**Source material**.
/---
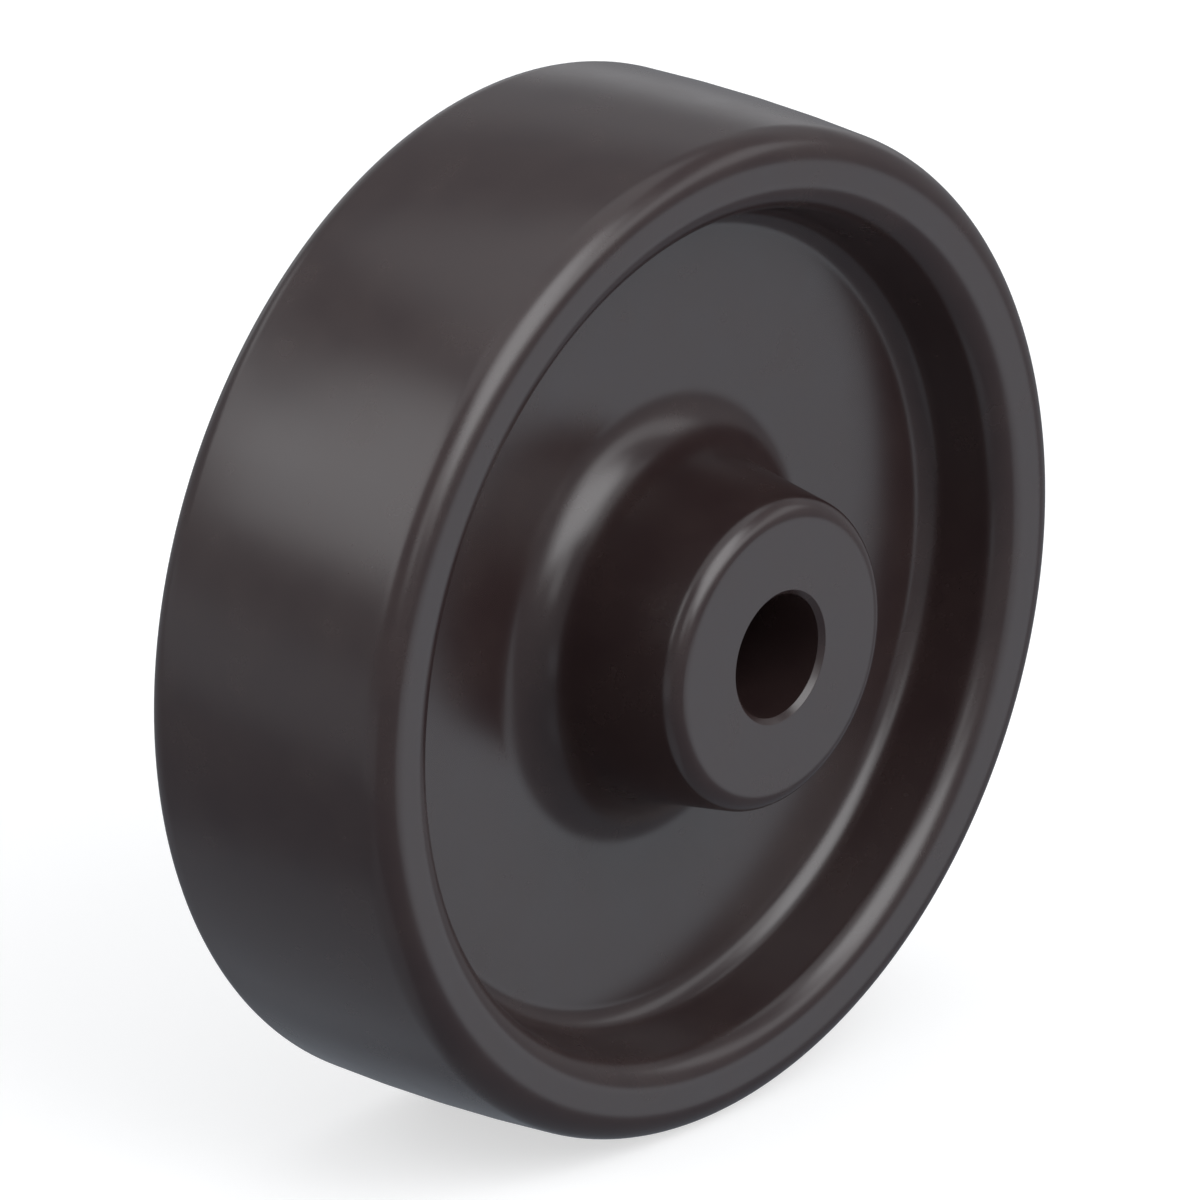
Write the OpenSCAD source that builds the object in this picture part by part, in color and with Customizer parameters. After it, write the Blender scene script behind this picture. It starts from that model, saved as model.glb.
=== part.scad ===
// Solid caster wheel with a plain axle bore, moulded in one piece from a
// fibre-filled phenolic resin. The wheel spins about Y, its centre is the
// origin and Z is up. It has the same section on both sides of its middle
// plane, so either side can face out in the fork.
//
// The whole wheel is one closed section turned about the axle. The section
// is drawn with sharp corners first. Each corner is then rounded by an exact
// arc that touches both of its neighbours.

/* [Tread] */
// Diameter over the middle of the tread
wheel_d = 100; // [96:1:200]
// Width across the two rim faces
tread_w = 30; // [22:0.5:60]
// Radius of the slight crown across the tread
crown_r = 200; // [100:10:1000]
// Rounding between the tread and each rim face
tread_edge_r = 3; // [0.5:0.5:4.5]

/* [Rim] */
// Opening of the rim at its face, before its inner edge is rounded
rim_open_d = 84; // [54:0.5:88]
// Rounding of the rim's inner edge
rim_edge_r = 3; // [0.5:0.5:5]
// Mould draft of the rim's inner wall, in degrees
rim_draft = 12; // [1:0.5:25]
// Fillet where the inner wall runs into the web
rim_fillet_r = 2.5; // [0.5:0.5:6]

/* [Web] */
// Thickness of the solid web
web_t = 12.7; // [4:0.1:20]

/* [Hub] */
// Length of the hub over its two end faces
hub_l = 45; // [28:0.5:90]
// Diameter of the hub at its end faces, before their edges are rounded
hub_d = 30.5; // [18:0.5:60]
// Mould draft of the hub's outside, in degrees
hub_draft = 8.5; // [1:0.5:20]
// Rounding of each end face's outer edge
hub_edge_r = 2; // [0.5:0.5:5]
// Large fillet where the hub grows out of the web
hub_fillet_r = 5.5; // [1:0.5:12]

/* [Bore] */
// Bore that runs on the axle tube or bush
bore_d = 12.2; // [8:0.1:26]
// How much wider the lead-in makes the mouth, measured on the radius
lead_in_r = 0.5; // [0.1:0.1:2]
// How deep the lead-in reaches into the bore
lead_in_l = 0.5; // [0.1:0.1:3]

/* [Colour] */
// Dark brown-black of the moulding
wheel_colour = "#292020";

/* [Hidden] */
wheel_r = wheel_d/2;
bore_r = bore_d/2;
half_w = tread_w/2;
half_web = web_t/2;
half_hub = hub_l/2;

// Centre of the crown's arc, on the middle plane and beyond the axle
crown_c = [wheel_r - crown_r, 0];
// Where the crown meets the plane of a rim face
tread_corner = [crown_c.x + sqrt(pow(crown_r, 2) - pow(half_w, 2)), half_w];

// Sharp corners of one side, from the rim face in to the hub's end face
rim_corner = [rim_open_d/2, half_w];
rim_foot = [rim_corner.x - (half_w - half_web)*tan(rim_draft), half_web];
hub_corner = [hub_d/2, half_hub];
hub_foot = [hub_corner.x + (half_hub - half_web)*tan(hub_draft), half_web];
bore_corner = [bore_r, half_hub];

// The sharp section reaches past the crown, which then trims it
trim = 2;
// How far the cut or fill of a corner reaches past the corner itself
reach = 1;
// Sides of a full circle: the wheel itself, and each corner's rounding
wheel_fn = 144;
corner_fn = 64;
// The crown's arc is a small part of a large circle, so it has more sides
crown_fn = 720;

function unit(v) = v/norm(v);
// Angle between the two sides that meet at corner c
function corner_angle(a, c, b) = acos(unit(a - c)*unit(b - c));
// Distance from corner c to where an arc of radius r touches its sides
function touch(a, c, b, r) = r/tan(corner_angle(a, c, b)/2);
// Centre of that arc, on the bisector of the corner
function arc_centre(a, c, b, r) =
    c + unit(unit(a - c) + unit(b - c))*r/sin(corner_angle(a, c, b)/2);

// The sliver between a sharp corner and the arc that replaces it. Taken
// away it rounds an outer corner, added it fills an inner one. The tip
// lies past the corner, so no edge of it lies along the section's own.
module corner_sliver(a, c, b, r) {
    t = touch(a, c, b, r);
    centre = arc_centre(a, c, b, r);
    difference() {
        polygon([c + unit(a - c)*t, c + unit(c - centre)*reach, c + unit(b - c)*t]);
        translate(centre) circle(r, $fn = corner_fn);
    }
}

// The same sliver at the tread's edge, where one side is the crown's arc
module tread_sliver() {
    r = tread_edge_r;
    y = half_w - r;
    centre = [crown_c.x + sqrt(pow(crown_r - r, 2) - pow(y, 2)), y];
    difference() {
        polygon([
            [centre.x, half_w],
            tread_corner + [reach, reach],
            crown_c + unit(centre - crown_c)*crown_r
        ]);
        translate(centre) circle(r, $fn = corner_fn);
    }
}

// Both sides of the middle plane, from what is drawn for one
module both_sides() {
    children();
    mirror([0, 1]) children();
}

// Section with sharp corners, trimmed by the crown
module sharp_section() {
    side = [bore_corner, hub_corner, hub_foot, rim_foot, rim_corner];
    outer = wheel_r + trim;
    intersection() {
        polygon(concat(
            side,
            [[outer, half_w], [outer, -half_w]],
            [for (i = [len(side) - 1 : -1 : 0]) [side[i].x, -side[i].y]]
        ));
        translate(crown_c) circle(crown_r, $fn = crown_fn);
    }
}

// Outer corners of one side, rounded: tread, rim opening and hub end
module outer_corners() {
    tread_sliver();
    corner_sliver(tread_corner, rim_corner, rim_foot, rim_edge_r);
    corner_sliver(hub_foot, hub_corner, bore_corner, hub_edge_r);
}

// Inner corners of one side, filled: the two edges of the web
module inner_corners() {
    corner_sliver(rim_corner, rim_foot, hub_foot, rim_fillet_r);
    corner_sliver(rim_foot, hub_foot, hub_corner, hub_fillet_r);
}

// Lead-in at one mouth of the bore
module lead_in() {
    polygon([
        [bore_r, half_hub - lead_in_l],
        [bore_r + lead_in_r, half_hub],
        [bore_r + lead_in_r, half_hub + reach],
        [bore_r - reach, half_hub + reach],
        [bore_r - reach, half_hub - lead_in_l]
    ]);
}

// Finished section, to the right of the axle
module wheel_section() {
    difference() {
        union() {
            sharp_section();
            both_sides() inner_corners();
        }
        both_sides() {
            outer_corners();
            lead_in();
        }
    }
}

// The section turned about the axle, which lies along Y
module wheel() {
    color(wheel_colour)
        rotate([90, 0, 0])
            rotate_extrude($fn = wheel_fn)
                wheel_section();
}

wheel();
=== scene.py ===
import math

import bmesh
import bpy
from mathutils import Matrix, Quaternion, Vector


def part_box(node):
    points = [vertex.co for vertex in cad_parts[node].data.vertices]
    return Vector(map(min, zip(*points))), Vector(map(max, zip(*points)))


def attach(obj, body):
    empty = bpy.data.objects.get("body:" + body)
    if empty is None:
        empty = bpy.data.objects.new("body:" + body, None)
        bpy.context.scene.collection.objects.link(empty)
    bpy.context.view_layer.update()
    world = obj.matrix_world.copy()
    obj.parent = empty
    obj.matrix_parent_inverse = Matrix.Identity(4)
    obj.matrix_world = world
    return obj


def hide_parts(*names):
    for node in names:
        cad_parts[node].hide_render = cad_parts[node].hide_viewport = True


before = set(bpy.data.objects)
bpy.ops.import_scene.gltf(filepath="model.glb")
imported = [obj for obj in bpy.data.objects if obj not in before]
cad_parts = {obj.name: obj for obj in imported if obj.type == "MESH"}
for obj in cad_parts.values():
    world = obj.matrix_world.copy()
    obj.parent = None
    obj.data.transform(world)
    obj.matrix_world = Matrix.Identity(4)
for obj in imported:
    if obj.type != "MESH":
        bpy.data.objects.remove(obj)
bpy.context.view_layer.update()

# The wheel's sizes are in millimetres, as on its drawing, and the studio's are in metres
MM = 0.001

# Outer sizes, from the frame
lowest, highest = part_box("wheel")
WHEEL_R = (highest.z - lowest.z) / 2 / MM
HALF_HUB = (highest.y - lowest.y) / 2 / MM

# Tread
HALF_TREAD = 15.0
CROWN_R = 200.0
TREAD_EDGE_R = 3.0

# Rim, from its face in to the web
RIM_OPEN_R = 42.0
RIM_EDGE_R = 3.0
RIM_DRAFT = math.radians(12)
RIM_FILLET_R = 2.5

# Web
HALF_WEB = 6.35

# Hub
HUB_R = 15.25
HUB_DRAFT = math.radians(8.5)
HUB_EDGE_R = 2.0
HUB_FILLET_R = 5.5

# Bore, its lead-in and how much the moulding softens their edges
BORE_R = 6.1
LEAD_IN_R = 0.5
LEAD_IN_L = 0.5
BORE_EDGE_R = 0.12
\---
**Given instruction**. Extract the lines of the preceding material that run from the line with "lies along Y" through the line with "TREAD_EDGE_R = 3.0", inclusive, reproducing them exactly and adding nothing.

**Right answer**.
// The section turned about the axle, which lies along Y
module wheel() {
    color(wheel_colour)
        rotate([90, 0, 0])
            rotate_extrude($fn = wheel_fn)
                wheel_section();
}

wheel();
=== scene.py ===
import math

import bmesh
import bpy
from mathutils import Matrix, Quaternion, Vector


def part_box(node):
    points = [vertex.co for vertex in cad_parts[node].data.vertices]
    return Vector(map(min, zip(*points))), Vector(map(max, zip(*points)))


def attach(obj, body):
    empty = bpy.data.objects.get("body:" + body)
    if empty is None:
        empty = bpy.data.objects.new("body:" + body, None)
        bpy.context.scene.collection.objects.link(empty)
    bpy.context.view_layer.update()
    world = obj.matrix_world.copy()
    obj.parent = empty
    obj.matrix_parent_inverse = Matrix.Identity(4)
    obj.matrix_world = world
    return obj


def hide_parts(*names):
    for node in names:
        cad_parts[node].hide_render = cad_parts[node].hide_viewport = True


before = set(bpy.data.objects)
bpy.ops.import_scene.gltf(filepath="model.glb")
imported = [obj for obj in bpy.data.objects if obj not in before]
cad_parts = {obj.name: obj for obj in imported if obj.type == "MESH"}
for obj in cad_parts.values():
    world = obj.matrix_world.copy()
    obj.parent = None
    obj.data.transform(world)
    obj.matrix_world = Matrix.Identity(4)
for obj in imported:
    if obj.type != "MESH":
        bpy.data.objects.remove(obj)
bpy.context.view_layer.update()

# The wheel's sizes are in millimetres, as on its drawing, and the studio's are in metres
MM = 0.001

# Outer sizes, from the frame
lowest, highest = part_box("wheel")
WHEEL_R = (highest.z - lowest.z) / 2 / MM
HALF_HUB = (highest.y - lowest.y) / 2 / MM

# Tread
HALF_TREAD = 15.0
CROWN_R = 200.0
TREAD_EDGE_R = 3.0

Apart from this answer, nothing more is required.